How many draws to get one of each with replacement? Assuming I have a bag with all $26$ letters in it, how many times would I need to draw out of the bag to have a $90\%$ chance of getting at least one of each letter?
I think drawing $26$ times with replacement would be $\frac{26!}{26^{26}}$ to get exactly one of each letter, but I'm have trouble calculating with a bigger number of draws such as drawing a letter (with replacement) $52$ times and trying to calculate the probability that I got at least one of each letter (but not caring about which letters are duplicated or if they are duplicated multiple times).  I keep getting numbers greater than $1$.
Background: I bought a bag a choclates with letters on the chocolate, but I didn't get all the letters so I'm wondering how many I would have to buy to get all the letters. I'm assuming they made equal numbers of all the letters and that they made a sufficiently large amount of chocolates so we can ignore that they are not replacing them by the law of large numbers since our sample will be less than $5\%$ of the population. 
 A: This is a special case of the so-called "coupon collector's problem"
https://en.wikipedia.org/wiki/Coupon_collector
Calculating the expected number of draws required along with the variance is fairly easy using the linearity of expectation. From here, one can obtain probability bounds using Chebyshev's inequality. I don't know of a way to obtain the pmf directly, although you could try simulation.
Update: I played around with this in R. The Chebyshev bound says that 206 draws will be sufficient to have at least a 90% probability of drawing all 26. The exact tail probability from Ross, pointed out in @awkward's answer, gives $P(T \geq 206) \approx 0.0008$ and $P(T \geq 141) \approx 0.099$ for your example. Here's my R code if you're interested:
# This script calculates upper-tail probabilities for the coupon collector's
# problem in three different ways: 
#     1. A bound based on Markov's inequality
#     2. A bound based on Chebyshev's inequality
#     3. An explicit solution from Ross "A First Course in Probability"

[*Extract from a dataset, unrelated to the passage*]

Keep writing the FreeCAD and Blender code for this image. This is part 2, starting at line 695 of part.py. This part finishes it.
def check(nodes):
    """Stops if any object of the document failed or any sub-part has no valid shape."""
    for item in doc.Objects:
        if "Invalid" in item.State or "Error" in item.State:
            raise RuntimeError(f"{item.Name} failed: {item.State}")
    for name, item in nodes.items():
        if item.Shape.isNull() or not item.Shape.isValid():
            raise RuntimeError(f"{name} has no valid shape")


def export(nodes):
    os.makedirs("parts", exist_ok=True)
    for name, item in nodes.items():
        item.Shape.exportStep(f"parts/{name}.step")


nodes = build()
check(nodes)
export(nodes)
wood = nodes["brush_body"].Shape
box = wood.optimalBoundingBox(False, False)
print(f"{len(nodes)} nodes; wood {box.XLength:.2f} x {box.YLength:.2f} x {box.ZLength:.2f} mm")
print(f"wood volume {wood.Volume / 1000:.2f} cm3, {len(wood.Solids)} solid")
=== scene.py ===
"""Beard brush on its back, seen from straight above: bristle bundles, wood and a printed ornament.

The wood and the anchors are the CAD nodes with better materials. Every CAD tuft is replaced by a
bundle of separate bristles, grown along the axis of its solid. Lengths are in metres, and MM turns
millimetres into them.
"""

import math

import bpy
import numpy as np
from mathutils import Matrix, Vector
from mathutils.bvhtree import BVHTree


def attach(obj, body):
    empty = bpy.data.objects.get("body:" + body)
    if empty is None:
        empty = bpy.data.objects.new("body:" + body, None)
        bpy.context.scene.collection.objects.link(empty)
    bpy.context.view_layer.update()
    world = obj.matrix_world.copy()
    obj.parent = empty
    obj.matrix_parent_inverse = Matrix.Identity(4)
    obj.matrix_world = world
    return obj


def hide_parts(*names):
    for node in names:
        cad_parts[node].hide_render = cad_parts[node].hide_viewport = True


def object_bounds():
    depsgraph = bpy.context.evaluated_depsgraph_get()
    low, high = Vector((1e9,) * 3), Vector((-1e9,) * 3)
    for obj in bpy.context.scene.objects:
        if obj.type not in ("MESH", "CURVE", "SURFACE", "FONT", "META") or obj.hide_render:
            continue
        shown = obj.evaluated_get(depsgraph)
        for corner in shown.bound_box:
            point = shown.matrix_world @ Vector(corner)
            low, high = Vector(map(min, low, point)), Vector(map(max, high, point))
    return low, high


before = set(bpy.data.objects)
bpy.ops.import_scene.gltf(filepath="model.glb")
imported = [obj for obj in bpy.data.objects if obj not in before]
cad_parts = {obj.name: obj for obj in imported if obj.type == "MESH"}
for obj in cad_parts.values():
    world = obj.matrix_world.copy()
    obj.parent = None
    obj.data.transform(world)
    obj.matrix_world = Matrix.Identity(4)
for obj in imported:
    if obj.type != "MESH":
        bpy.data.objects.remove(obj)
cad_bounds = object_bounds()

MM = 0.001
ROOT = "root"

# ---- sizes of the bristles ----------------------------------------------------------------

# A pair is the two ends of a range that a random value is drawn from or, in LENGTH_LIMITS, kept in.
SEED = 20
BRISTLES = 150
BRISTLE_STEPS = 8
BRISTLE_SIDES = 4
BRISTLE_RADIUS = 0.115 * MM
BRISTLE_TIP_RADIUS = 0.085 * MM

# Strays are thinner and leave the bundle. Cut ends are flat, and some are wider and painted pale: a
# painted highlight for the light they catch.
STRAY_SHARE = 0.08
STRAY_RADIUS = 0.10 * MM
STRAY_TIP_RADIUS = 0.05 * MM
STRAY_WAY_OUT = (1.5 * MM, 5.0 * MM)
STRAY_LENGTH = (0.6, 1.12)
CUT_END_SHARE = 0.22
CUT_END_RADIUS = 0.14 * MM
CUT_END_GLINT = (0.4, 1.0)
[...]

# Compute expected number of trials, E[T], needed to obtain all n coupons
get_mean <- function(n) {
  n * sum(1 / (1:n))
}

# Compute an upper bound for P(T >= a) using Markov's inequality
get_markov_tail <- function(a, n) {
  stopifnot(a > 0)
  get_mean(n) / a
}

# Compute an upper bound for P(T >= a) using Chebyshev's inequality
get_chebyshev_tail <- function(a, n) {
  mean_T <- get_mean(n)
  stopifnot(a > mean_T)
  n^2 * pi^2 / (6 * (a - mean_T)^2)
}

# Exact formula for P(T >= a) from Section 4.1 of Ross
get_exact_tail <- function(a, n) {
  k_seq <- 1:(n-1)
  term1 <- exp(lchoose(n, k_seq) + a * (log(n - k_seq) - log(n)))
  term2 <- (-1)^(k_seq + 1)
  sum(term1 * term2)
}


# Using these functions we'll now try an experiment. Suppose there is a total of
# 26 coupons and we want to find a such that P(T >= a) < 0.1. In other words,
# we want to know how many trials we would need for there to be at least a 90%
# chance that we will obtain all 26 coupons. How do the two upper bounds compare
# to each other, and how do them compare to the exact formula?

# The Markov bound is terrible:
get_markov_tail(1002, 26)
get_markov_tail(1003, 26)

# The Chebyshev bound is a massive improvement:
get_chebyshev_tail(1002, 26)
get_chebyshev_tail(1003, 26)
get_chebyshev_tail(205, 26)
get_chebyshev_tail(206, 26)

# The exact tail probability is a substantial improvement over Chebyshev:
get_exact_tail(1002, 26)
get_exact_tail(1003, 26)
get_exact_tail(205, 26)
get_exact_tail(206, 26)
get_exact_tail(140, 26)
get_exact_tail(141, 26)

A: This is another form of the Coupon Collector's Problem.
In general, let
$N$ be the number of different types of coupons, and 
$T$ = the number of coupons that need to be collected to obtain a complete set. Then
$$\Pr(T > n) = \sum_{i=1}^{N-1} \binom{N}{i} \left( \frac{N-i}{N} \right) ^n (-1)^{i+1}$$
Source: A First Course in Probability, Seventh Edition, by Sheldon Ross, Section 4.1, Example 1e.
Yours is the case $N = 26$, and you want to find the smallest $n$ such that $\Pr(T > n) < 0.1$.